To predict how climate variability affects a population, we need to know if different individuals have similar or divergent responses to climate variables such as rainfall and temperature. While it seems intuitive that small and large individuals might respond differently, current approaches do not carefully accommodate size-dependent climate effects. Stochastic matrix models are generally unconstrained; every transition can be affected by climate differently, so estimates cannot borrow strength from nearby size classes. Traditional IPMs are over-constrained because at most the slope and intercept in regressions on size would be environment-dependent. To understand how differently sized individuals respond to climate, and to compare responses across species, we need more data-driven approaches. Here we use functional linear models to investigate whether small and large individuals differ in the magnitude or direction of their responses to climate in long-termed mapped quadrat data from five U.S. states. We also asked if size or species identity is a better predictor of climate responses.

Results/Conclusions

We find that in most species-sites, size influences the response of survival and growth to climate.
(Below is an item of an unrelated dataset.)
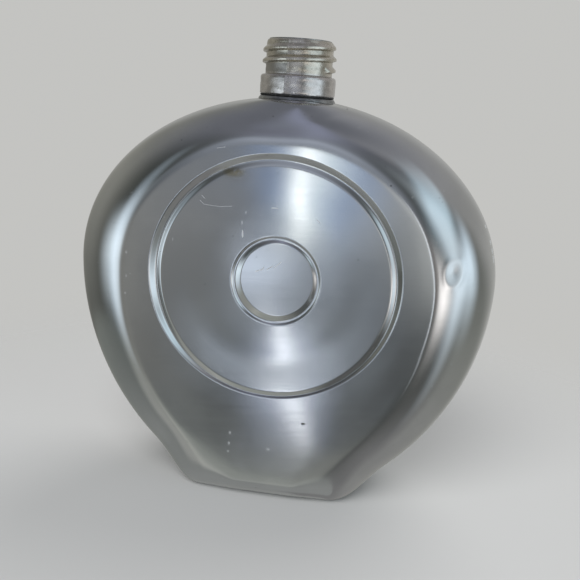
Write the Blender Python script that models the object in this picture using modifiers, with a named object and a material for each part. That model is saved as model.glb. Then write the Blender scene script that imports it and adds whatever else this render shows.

In survival, good years for small individuals are also good years for large individuals, but small individuals are more sensitive to climate variation while large individuals consistently have high survival. In growth, the opposite is often true: good years for small plants can be bad years for large plants, but the magnitude of climate effects on relative growth rate is often similar. On average, the responses of large and small plants within a species tend to be highly correlated across years (0.87 for survival and 0.54 for growth), while responses of similar size classes in different species tend to be less correlated (0.19 for survival and 0.34 for growth). These results offer insight into the mechanisms by which populations persist and coexist in variable environments, and could be included in models of population or community dynamics.